Deep in the unpressurised belly of the aviation world exists a clandestine group known only as The Order of the Winged Manifest—an elite cabal of airline insiders who secretly control seat upgrades, in-flight beverage temperatures, and the mysterious algorithm that decides whose luggage gets lost.

Membership is tightly controlled. Each initiate must assume a civilian alias to operate among the general flying public. These aliases must be bland enough to avoid suspicion but encoded enough to signal status within the Order.

Now, our subject—code name classified, real name unpronounceable outside of a headwind—was tasked with infiltrating online travel forums to monitor chatter about flight delays, gate agents who ask too many questions, and passengers who know too much about aircraft maintenance.

He needed a name that wouldn’t raise eyebrows but would pass the Order’s secret naming convention. According to the Cabal Codex:
  • John” is the go-to placeholder for covert operatives (short for Just Observing Human Navigation).
  • The “M” stands for Mile High Manipulator, a title given only to agents who have successfully caused a flight to be delayed by exactly 13 minutes for no discernible reason.
So he became JohnM—lurking on forums, subtly steering discussions away from Flight 239's mysterious third landing gear, and ensuring no one ever finds out the real reason why gate changes always happen when you’ve just bought a yogurt parfait.

He is watching. Always boarding early. Forever JohnM.
So that explains how he is always in Seat 1A. :cool:
 
Prozacs divers also. In 1982 I took the first published photo of The Lady & Horse in the ballroom of the President Coolidge. Depth 150' inside a shipwreck (complete blackout). From memory 21minute bottom time, 11m decompression at 20' and around 6m at 10'. We dived to around 200' (exiting the wreck over the poop deck at 200') over subsequent days. Never made it to the aft deck rail at 240'.

Done alot of dives up and down the east coast and around 1983 I dived in Exmouth Gulf when we were doing a bit of drilling for oil and some more up the west coast. :) Oh, and Fiji too, Taveuni, Waianunu, Savusavu.
I've never been able to make it to Vanuatu to dive the Coolidge - dates etc when groups are going just never work out, and my luck with diving the Yongala is far worse - did two trips on Spoilsport to the Coral Sea with Yongala scheduled for the last day - 1st trip we had a DCI case onboard which meant heading straight to port on the last day, second trip we were half way to the Yongala on the last day when a turbo let go.

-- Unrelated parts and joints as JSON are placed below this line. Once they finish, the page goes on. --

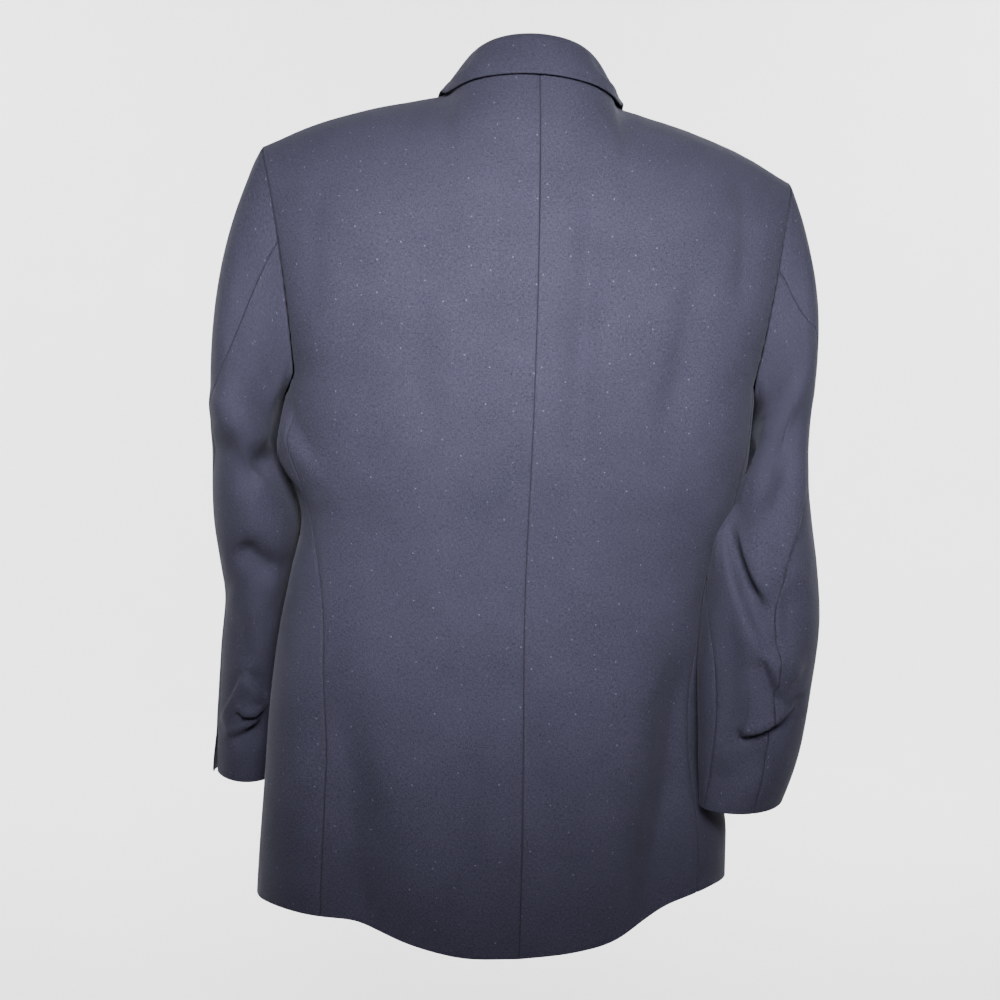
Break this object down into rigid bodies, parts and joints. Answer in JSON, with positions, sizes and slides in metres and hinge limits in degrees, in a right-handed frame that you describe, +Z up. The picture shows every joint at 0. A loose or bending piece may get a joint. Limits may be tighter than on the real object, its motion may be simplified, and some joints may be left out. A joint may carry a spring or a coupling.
{
  "type": "tailored blazer, filled out as worn",
  "caption": "Single-breasted tailored wool blazer, hollow and filled out as when it is worn, with open neck, hem and cuffs.",
  "frame": {"origin": "middle of the neck's base, level with the points where the shoulder seams meet the neck, where a wearer holds the garment up", "axes": "+Z up, the front faces -Y, +X is the wearer's left"},
  "size_m": [0.5606, 0.2863, 0.8023],
  "materials": {
    "navy_wool": "matt fine plain-woven wool with a faint sheen",
    "dark_button": "satin horn-like button"
  },
  "bodies": {
    "root": {"back_left": "navy_wool", "back_right": "navy_wool", "side_left": "navy_wool", "side_right": "navy_wool", "front_left": "navy_wool", "front_right": "navy_wool", "lapel_left": "navy_wool", "lapel_right": "navy_wool", "collar": "navy_wool", "sleeve_top_left": "navy_wool", "sleeve_top_right": "navy_wool", "sleeve_under_left": "navy_wool", "sleeve_under_right": "navy_wool", "button_upper": "dark_button", "button_lower": "dark_button"}
  },
  "joints": []
}
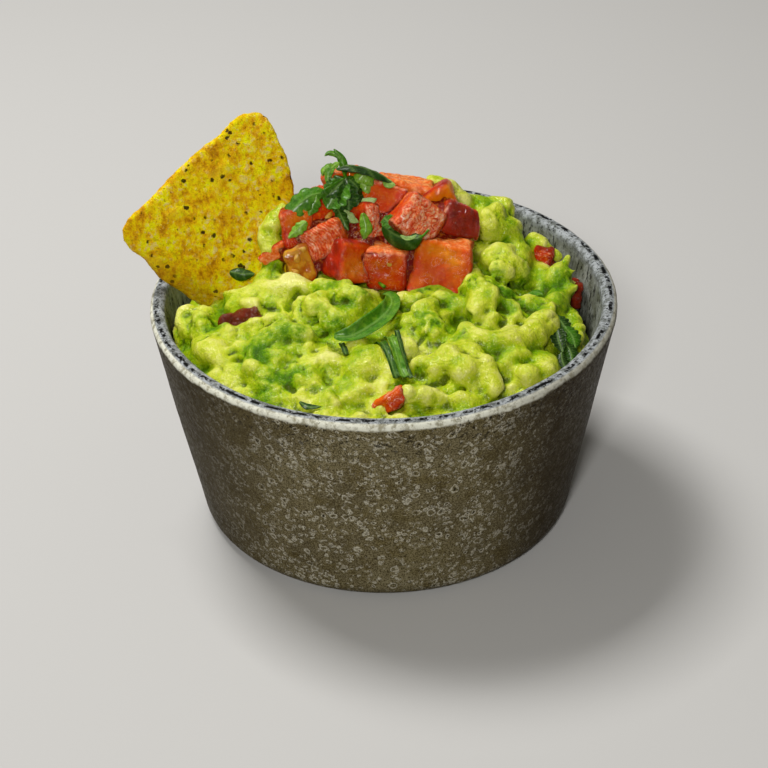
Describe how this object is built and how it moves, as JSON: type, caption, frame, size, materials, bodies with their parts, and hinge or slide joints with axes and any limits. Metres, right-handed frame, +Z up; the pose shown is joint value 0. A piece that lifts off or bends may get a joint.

My claims to fame with wrecks are being one of the first divers on the Thistlegorm when it was rediscovered in 1993, and in 1991 being the finder of a 2000 year old Roman merchant ship in the Red Sea that was fully laden when it sank and outbound for India with a load of goods from Mediterranean Europe. Because the maritime archaeologists from the Ministry of Antiquities aren't trained to dive to the depths that this wreck lies in they have more recently accepted a proposal that I put to them that I put together a "citizen scientist" team of closed circuit rebreather divers to document the wreck for them. Very recently we had some multibeam sonar and sub-bottom profiling done of the site and incredibly that has revealed that the hull appears to be entirely intact - the only thing we couldn't locate was the mast. During the 400-500 years that the Romans conducted maritime trade from Egypt to India there were thousands of ships that sailed that route, however only three wreck sites have ever been discovered, one is some remains of a ship off the west coast of Sri Lanka, one is just some scattered amphorae near a reef in the Egyptian Red Sea, and this one - incredibly lying fully intact. The remains of one of the Roman ports is not far away so my ultimate dream is to build a museum at the site of the port and then raise the hull and have it conserved and put on display in the museum.
 
Mine was my gaming handle from a very long time ago. Of course, in the old gaming days, it was cool to replace some letters in your name with numerals instead; zero for "oh" was very common.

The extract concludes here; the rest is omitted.